Wie hat sich der Drogenkonsum bei den Jugendlichen auf der Straße seit den 70er-Jahren verändert?

Fast alle trinken Alkohol oder kiffen, etwa 40 Prozent nehmen auch harte Drogen. Anders als in den 70er-Jahren geht es nicht mehr um reines Heroin, sondern um eine so genannte polytoxomane Mischung aus verschiedenen Drogen. Es geht nur noch darum, breit zu sein und den Alltag zu vergessen.

Ist das Leben auf den Straßen am Zoo ein Lebensgefühl oder vielmehr eine Notlage?

Das ist ein ambivalentes Verhältnis – gerade beim Bahnhof Zoo. Die Freiheit von Zwängen und die Ersatzfamilie sind wichtig. Diese Gruppe von rund 300 Menschen mitten in Berlin ist ein Bezugspunkt. Auf der anderen Seite gibt es Aussichtslosigkeit und fehlenden Halt. Die jungen Menschen denken nicht jeden Tag über Gewalt und Missbrauch im Elternhaus nach. Viel präsenter sind Langeweile und Geldnot.

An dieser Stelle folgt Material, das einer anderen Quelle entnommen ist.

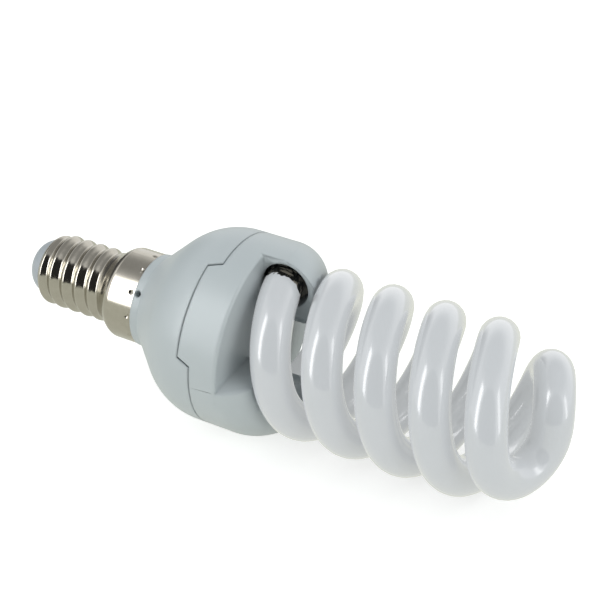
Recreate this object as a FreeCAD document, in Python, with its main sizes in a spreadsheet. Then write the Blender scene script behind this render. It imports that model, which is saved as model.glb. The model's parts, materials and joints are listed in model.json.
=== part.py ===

Wie lange bleiben die Jugendlichen am Bahnhof Zoo?

Es gibt „Touristen“, die nur ein paar Wochen oder auch ein halbes Jahr dabei sind, weil sie es cool finden; die aber nach den Ferien wieder nach Hause fahren. Manche gehen auch schon nach wenigen Tagen wieder. Etwa 20 bis 30 Prozent gehören zum harten Kern; sie bleiben über Jahre dort. Mit 25 Jahren ist in der Regel Schluss.

Was passiert dann?

Entweder gelingt der Ausstieg oder man verwahrlost und sucht nur noch nach dem nächsten Bier. Den Bezug zur Jugendkultur verliert man mit Mitte 20.

Wie lebt es sich auf Dauer auf der Straße?

Das ist sehr hart. Es gibt viele Todesfälle, durch eine Überdosis Heroin und auch durch Suizide. Die sind oft ein Hilferuf. Ich habe das zum Beispiel erlebt, als ein Mädchen vergewaltigt worden war, was sie an den Missbrauch im Elternhaus erinnert hat. In so einer Situation weiß man oft nicht mehr weiter und hofft auf den großen Knall, der endlich alles beendet.